Выбрать главу

А кто больше Гоголя был одержим идеалом преображения человека и человечества — идеалом, который настолько недостижим, что его можно узреть только в пламени, уничтожающем книгу? Стало быть, и Есенину, чтоб уладить душевный свой беспорядок, надо было умереть?..

Ответить на этот вопрос безоговорочным «да» невозможно. Сказать «нет»? Но и это боязно. В любом случае гибель Цветаевой, Блока, Есенина — тайна и таинство, всякий раз по-иному, по-своему, индивидуально сопротивляющиеся попыткам выстроить некую обезличивающую закономерность.

Общее тут, впрочем, все-таки есть. Все они распорядились своими судьбами, оставшись их хозяевами (конечно, при всех оговорках, с учетом всех обстоятельств, толкавших их к гибели).

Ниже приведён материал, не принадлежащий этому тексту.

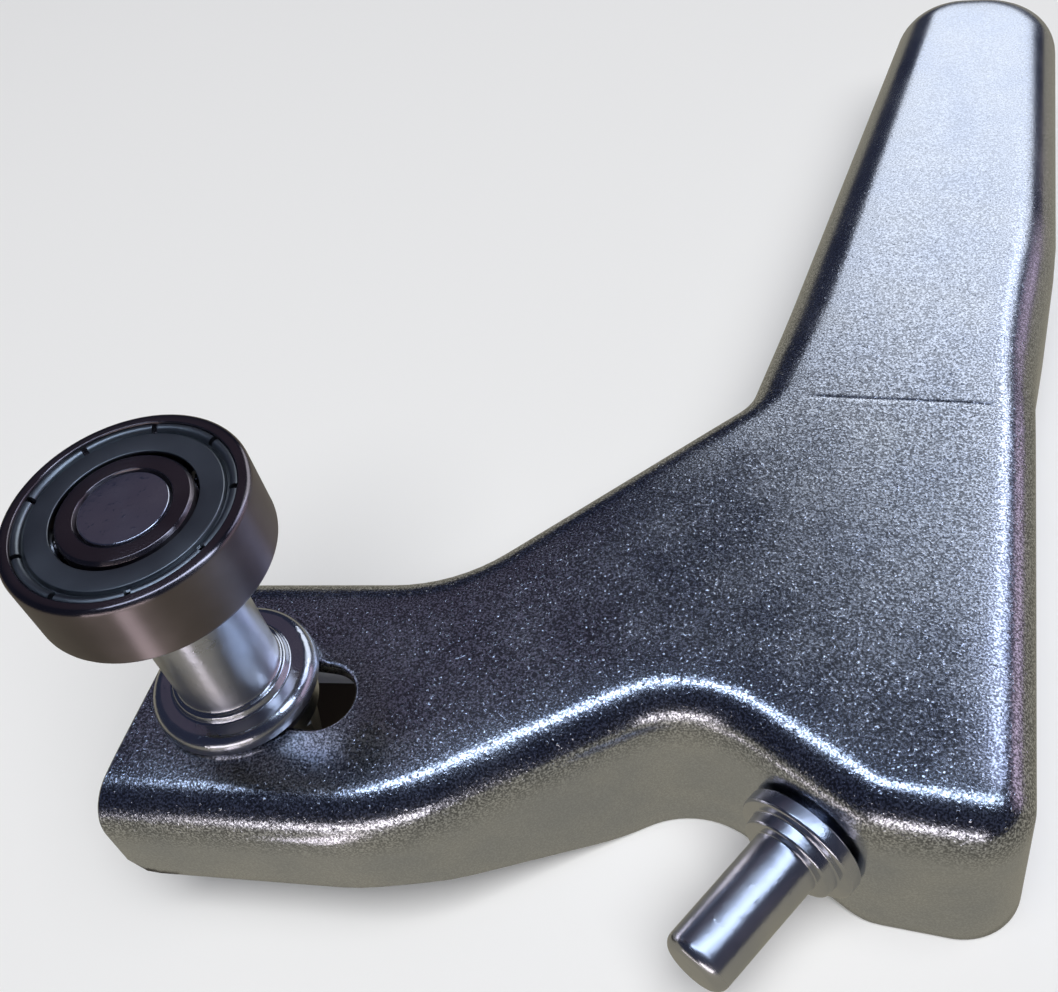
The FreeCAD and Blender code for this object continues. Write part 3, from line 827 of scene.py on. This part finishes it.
def ring_of(name, unit, count, radius_mm, height_mm, material, plate=None):
    """A plain mesh of copies round the stud's axis, at a height above the top face."""
    source_object = bpy.data.objects.new(name + "_unit", unit)
    bpy.context.scene.collection.objects.link(source_object)
    modifier = source_object.modifiers.new("ring", "NODES")
    modifier.node_group = RING
    values = {"Count": count, "Radius": radius_mm * MM, "Plate": plate, "Finish": material,
              "Centre": ORIGIN + Vector((0, 0, height_mm * MM))}
    for item in RING.interface.items_tree:
        if item.in_out == "INPUT" and item.name in values and values[item.name] is not None:
            modifier[item.identifier] = values[item.name]
    graph = bpy.context.evaluated_depsgraph_get()
    mesh = bpy.data.meshes.new_from_object(source_object.evaluated_get(graph))
    bpy.data.objects.remove(source_object)
    mesh.name = name
    mesh.shade_smooth()
    mesh.set_sharp_from_angle(angle=math.radians(40))
    piece = bpy.data.objects.new(name, mesh)
    bpy.context.scene.collection.objects.link(piece)
    print(f"{name}: {count} copies, {len(mesh.polygons)} faces")
    return piece


# %% [markdown]
# The plate is turned, with a step down to its lip. The lower shield is the same piece mirrored, so
# one loop makes both.

# %% Shields with crimped lips
SHIELD_BORE, SHIELD_THICK = 6.5, 0.3
PLATE_TOP = high - 0.22
TAB_COUNT, TAB_GAP = 9, math.radians(3.2)
plate_profile = [
    ((SHIELD_BORE, PLATE_TOP - SHIELD_THICK - centre), 0.05),
    ((8.75, PLATE_TOP - SHIELD_THICK - centre), 0.0), ((9.0, PLATE_TOP - 0.55 - centre), 0.0),
    ((9.0, PLATE_TOP - 0.4 - centre), 0.0), ((8.8, PLATE_TOP - 0.35 - centre), 0.05),
    ((8.6, PLATE_TOP - centre), 0.14), ((SHIELD_BORE, PLATE_TOP - centre), 0.1)]
TAB_PROFILE = [(8.95, -0.28), (9.1, -0.1), (9.3, 0.0), (9.55, 0.02), (9.72, -0.06), (9.78, -0.2),
               (9.78, -0.6), (8.95, -0.6)]


def crimped_tab():
    """One tab of the lip: a short arc of its section, closed at both ends."""
    steps, span = 18, 2 * math.pi / TAB_COUNT - TAB_GAP
    points, faces = [], []
    width = len(TAB_PROFILE)
    for k in range(steps + 1):
        angle = -span / 2 + span * k / steps
        for radius, height in TAB_PROFILE:
            points.append((radius * math.cos(angle), radius * math.sin(angle),
                           high - 0.12 - centre + height))
    for k in range(steps):
        for i in range(width):
            j = (i + 1) % width
            faces.append((k * width + i, k * width + j, (k + 1) * width + j, (k + 1) * width + i))
    faces.append(tuple(range(width)))
    faces.append(tuple(steps * width + i for i in range(width)))
    return points, faces


for side, flip in (("upper", 1), ("lower", -1)):
    disc_points, disc_faces = turned(plate_profile, 144)
    tab_points, tab_faces = crimped_tab()
    disc = bare_mesh("disc", [(x, y, z * flip) for x, y, z in disc_points], disc_faces)
    tab = bare_mesh("tab", [(x, y, z * flip) for x, y, z in tab_points], tab_faces)
    plate = bpy.data.objects.new("plate_" + side, disc)
    bpy.context.scene.collection.objects.link(plate)
    shield = ring_of("crimped_shield_" + side, tab, TAB_COUNT, 0.0, centre, satin_shield, plate)
    bpy.data.objects.remove(plate)
    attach(shield, "roller")
    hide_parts("bearing_shield_" + side)

# %% [markdown]
# The balls go on the pitch circle, level with the middle of the bearing, by the same tree.

# %% Balls
BALL, BALL_COUNT = 1.984, 7
ball_mesh = bpy.data.meshes.new("ball")
work = bmesh.new()
bmesh.ops.create_icosphere(work, subdivisions=4, radius=BALL * MM)
work.to_mesh(ball_mesh)
work.free()
balls = ring_of("polished_balls", ball_mesh, BALL_COUNT, PITCH, centre, ball_finish)
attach(balls, "cage")
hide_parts(*[f"bearing_ball_{k + 1}" for k in range(BALL_COUNT)])

# %% [markdown]
# ## Pieces kept from the frame
#
# The nut, the washers and the cage already have their final shape, so they only get a finish.

# %% Finish the kept nodes
KEPT = {"clamp_nut": plated_hardware, "clamp_washer": plated_hardware,
        "pin_backing_washer": plated_hardware, "spring_washer": spring_finish,
        "cage_upper": cage_finish, "cage_lower": cage_finish, "cage_rivets": cage_finish}
for node, finish in KEPT.items():
    mesh = frame["nodes"][node].data
    mesh.materials.clear()
    mesh.materials.append(finish)
print("kept nodes:", sorted(KEPT))

# %% [markdown]
# ## Studio
#
# Polished metal shows the room, so the room is built for it: a pale floor, a camera that looks down
# on the part from its near side, and soft panels that only the metal sees.

# %% Camera
EYE = Vector((61.16, -51.75, 92.2))
camera_data = bpy.data.cameras.new("camera")
camera = bpy.data.objects.new("camera", camera_data)
bpy.context.scene.collection.objects.link(camera)
camera.location = ORIGIN + EYE * MM
camera.rotation_euler = Euler([math.radians(a) for a in (39.877, 10.67, 15.1)])
camera_data.sensor_width = 36.0
camera_data.lens = 40.83
camera_data.shift_x, camera_data.shift_y = 0.0082, 0.0534
camera_data.clip_start, camera_data.clip_end = 0.01, 20.0
bpy.context.scene.camera = camera
print("camera at", [round(v / MM, 1) for v in camera.location], "mm")

# %% [markdown]
# A white floor would make the walls look white, so the metal sees an olive card in its place, with
# patches of painted shade close to the part and one bright one on the near side. They lie hidden
# just above the floor. Only the patch of painted shadow, which darkens the view down through the
# slot and the floor under the part, is seen by the camera.

# %% Floor, card and patches
floor_mesh = bpy.data.meshes.new("floor")
floor_mesh.from_pydata([(-3, -3, 0), (3, -3, 0), (3, 3, 0), (-3, 3, 0)], [], [(0, 1, 2, 3)])
floor = bpy.data.objects.new("floor", floor_mesh)
bpy.context.scene.collection.objects.link(floor)


def matte(name, code, glow=0.0):
    """A plain matte surface for the studio. glow makes it shine by its own colour instead."""
    material = bpy.data.materials.new(name)
    material.use_nodes = True
    shader = material.node_tree.nodes["Principled BSDF"]
    shader.inputs["Base Color"].default_value = linear(code)
    shader.inputs["Roughness"].default_value = 0.9
    shader.inputs["Specular IOR Level"].default_value = 0.1
    shader.inputs["Emission Color"].default_value = linear(code)
    shader.inputs["Emission Strength"].default_value = glow
    if glow:
        shader.inputs["Base Color"].default_value = linear("#000000")
    return material


floor_mesh.materials.append(matte("pale_floor", "#f2f2f1"))
card_mesh = floor_mesh.copy()
card_mesh.materials.clear()
card_mesh.materials.append(matte("olive_card", "#959080", glow=0.95))
card = bpy.data.objects.new("card", card_mesh)
card.location.z = 0.00002
bpy.context.scene.collection.objects.link(card)
card.visible_camera = card.visible_diffuse = card.visible_shadow = False
floor.visible_glossy = False


def flat_patch(name, corners, lift_mm, material, seen):
    """A flat patch just above the floor, from corners in millimetres about the stud."""
    mesh = bpy.data.meshes.new(name)
    height = -FACE_HEIGHT / MM + lift_mm
    mesh.from_pydata([ORIGIN + Vector((x, y, height)) * MM for x, y in corners], [],
                     [range(len(corners))])
    mesh.materials.append(material)
    patch = bpy.data.objects.new(name, mesh)
    bpy.context.scene.collection.objects.link(patch)
    patch.visible_camera = seen
    patch.visible_diffuse = patch.visible_shadow = False
    return patch


dark, glint = matte("painted_brown_shade", "#20150c"), matte("pale_glint", "#eadfe2", glow=3.0)
soft_dark = matte("painted_soft_brown_shade", "#463c33")
# Painted shade: a dark brown sheet under the whole outline, seen only in reflections, darkens what
# the metal sees under the part.
shade = flat_patch("shade", outline + inward * 0.5, 0.05, dark, False)
# Painted shadow: a soft brown sheet, seen by the camera, lies on the floor under the body and,
# pulled in 10 mm, under the arm, so the floor seen through the slot looks shaded.
under_arm = (outline[:, 0] < 40) & (outline[:, 1] < 4)
slot_line = outline + inward * np.where(under_arm, 10.0, 1.5)[:, None]
slot_shade = flat_patch("slot_shade", slot_line, 0.06, soft_dark, True)
# Painted shade: a dark brown sheet past the cut end, seen only in reflections, darkens what the
# washer and bearing see there.
end_shade = flat_patch(
    "end_shade", [(-30, -18), (-9, -18), (-9, 16), (-30, 16)], 0.04, dark, False)
near_glint = flat_patch(
    "near_glint", [(-2, -38), (9, -38), (20, -105), (2, -105)], 0.04, glint, False)
print("on the floor:", [o.name for o in (card, shade, slot_shade, end_shade, near_glint)])

# %% [markdown]
# The room is a dark blue in reflections and a pale grey to the camera. A broad soft window stands
# beyond the handle, a narrow strip hangs overhead, cooler and pinker panels stand to the right and
# a low one on the near side. One more panel lights the floor and isn't seen in the metal.

# %% Lights
world = bpy.data.worlds.new("room")
bpy.context.scene.world = world
world.use_nodes = True
seen = add(world.node_tree, "ShaderNodeLightPath").outputs["Is Camera Ray"]
room = add(world.node_tree, "ShaderNodeMix", {"Factor": seen}, data_type="RGBA")
room.inputs[6].default_value = [v * 0.4 for v in linear("#454b63")]
room.inputs[7].default_value = linear("#e4e5e7")
background = world.node_tree.nodes["Background"]
world.node_tree.links.new(room.outputs[2], background.inputs["Color"])
AIM = Vector((0.0, 0.0, 0.01))


def panel(name, place, size, radiance, code, glossy=True, diffuse=False, along=None):
    """A soft rectangular light that faces the part. Its first size lies along a level line, or
    along the given direction. radiance is what the metal sees of it."""
    data = bpy.data.lights.new(name, "AREA")
    data.shape = "RECTANGLE"
    data.size, data.size_y = size
    data.energy = radiance * size[0] * size[1] * math.pi
    data.color = linear(code, alpha=False)
    light = bpy.data.objects.new(name, data)
    light.location = place
    back = (Vector(place) - AIM).normalized()
    level = Vector(along or Vector((0, 0, 1)).cross(back))
    level = (level - back * level.dot(back)).normalized()
    light.rotation_euler = Matrix((level, back.cross(level), back)).transposed().to_euler()
    bpy.context.scene.collection.objects.link(light)
    light.visible_camera = False
    light.visible_glossy = glossy
    light.visible_diffuse = diffuse
    return light


panel("window", (0.22, 1.0, 0.62), (0.9, 0.6), 1.6, "#dfe6ef")
panel("window_top", (0.25, 0.85, 1.08), (0.6, 0.26), 0.75, "#dfe9f6")
panel("strip", (0.15, 0.03, 1.2), (1.7, 0.24), 5.5, "#cfe2ff", along=(1, 0, 0))
panel("side", (0.56, 0.68, 0.88), (0.5, 0.55), 1.9, "#cfdcff")
panel("right_low", (0.95, 0.45, 0.25), (0.9, 0.36), 0.85, "#e0c9de")
panel("near", (0.05, -1.0, 0.16), (0.9, 0.2), 3.0, "#fbf1f1")
panel("room", (-0.75, 0.75, 1.25), (0.8, 0.8), 0.12, "#a78f97")
panel("floor_fill", (0.3, -0.5, 1.6), (1.5, 1.5), 4.8, "#ffffff", glossy=False, diffuse=True)

# %% [markdown]
# The colours go to the picture as they are, without a film curve.

# %% Look of the picture
bpy.context.scene.view_settings.view_transform = "Standard"
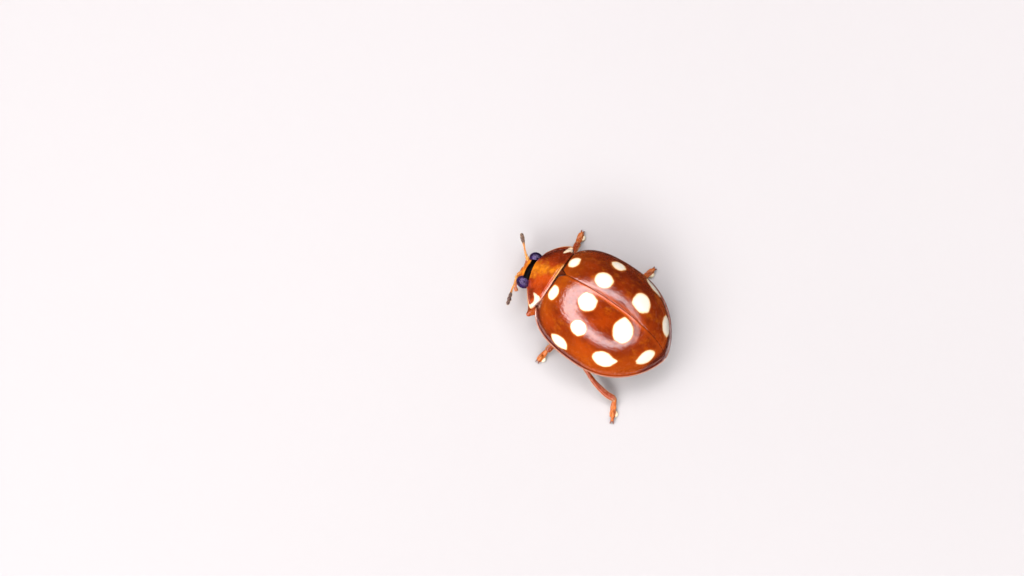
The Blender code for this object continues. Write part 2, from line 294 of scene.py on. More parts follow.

Но после Блока и еще при Есенине наступило время, когда даже самоубийство (не обязательно физическое, гораздо чаще — духовное, творческое) оказывалось проявлением не воли, а безволия. Послушания.

Даже та памятная категоричность, с какой не менее памятный нам Аркадий Белинков установил якобы вековечный закон, по которому общество убивает своих художников, — даже она есть победа советской реальности. Советского сознания. Да, да, и здесь нету ни парадокса, ни тем более попытки унизить высокоталантливого теоретика. Ибо сама эта категоричность значила вот что: тоталитарная власть сумела тотально запугать. Внушить мысль о своем всемогуществе.

Повторю: Цветаева, Блок, Есенин еще были — и остались — хозяевами своих судеб. Они сами строили, сами и разрушали себя и свой мир, но общим правилом становилось и стало другое. То самоубийственное саморазрушение, которое подчинялось воле власти, воле партии.

Испытание скверности

Но как в колхоз идет единоличник…

Осип Мандельштам

Генсек и нищий

В одном интервью Сергею Михалкову был задан вопрос: правда ли, что Юрия Олешу сломала советская власть?

Нет, твердо ответил Сергей Владимирович. «Ничего его власть не ломала. Он написал „Трех толстяков“ во времена советской власти. Его пьесы шли в Художественном театре. Это была богема. Он сидел в кафе, пил свой коньяк. Его же в тюрьму не сажали. А могли бы посадить всех».

Вообще-то атмосфера, когда могут арестовать всех, но почему-то покуда не арестовывают лично тебя, уже есть вернейшее средство ломать и корежить души. Но не будем ловить Михалкова на том, чтó в его устах столь естественно (отложив ненадолго подробнейший разговор об этой, без всякой иронии, интереснейшей личности). Ежели кто решит, что цитирую ради полемики, ошибется.

В михалковском ответе не меньше правды — или, точнее, не больше неправды, — чем в привычном для многих образе автора «Зависти» как трагически сломленного гения метафоры, оказавшегося несовместимым со сталинщиной.

Да, можно сказать, что Олеша — фигура, не обойденная трагедией, однако скорее в том смысле, что и его коснулась общая драма художников, истинно одаренных, но изнутри, органически настроенных на конформизм. Как было, к примеру, и с тем, кто, казалось бы, уж никак не годится на то, чтобы составить пару с этим утонченно интеллигентным стилистом, с «русским Монтенем», «одесским Жюлем Ренаром».

Тем не менее речь об Александре Фадееве.

Слишком долгое пребывание его у литературной власти (а поскольку в СССР словесность была государственным делом, сама эта власть не могла быть только литературной) почти заставило нас позабыть, какой талант дан был Фадееву Богом. Даже выстрел в собственное сердце, приглушенный подушкой, положенной на голую грудь, но прогремевший на всю страну, — даже он если заставил пожалеть о Фадееве, то прежде всего не как о писателе, а как о литературном чиновнике, которому случалось сделать и доброе дело.

Вот разговор с Ахматовой, записанный Л. К. Чуковской сразу после известия о смерти генсека литературы (в ту пору уже отставного):

«— Я Фадеева не имею права судить, — сказала Анна Андреевна. — Он пытался помочь мне освободить Леву».

То есть ее сына Льва Николаевича Гумилева, неоднократного лагерника.

«Я сказала, — продолжает Чуковская, — что лет через 50 будет, наверное, написана трагедия „Александр Фадеев“. В пяти актах. На моих глазах вступался он не за одного только Леву: за Оксмана, за Заболоцкого, а во время блокады его усилиями, по просьбе Маршака, были вывезены из Ленинграда погибавшие там друзья… В отличие от Софронова, Бубеннова, Сурова, которые всегда были — нелюдь, Фадеев был — когда-то — человек и даже писатель. Выстрелом своим искупил ли он свои преступления? Смывается ли кровью пролитая кровь? Надо быть Господом Богом, чтобы ответить на этот вопрос».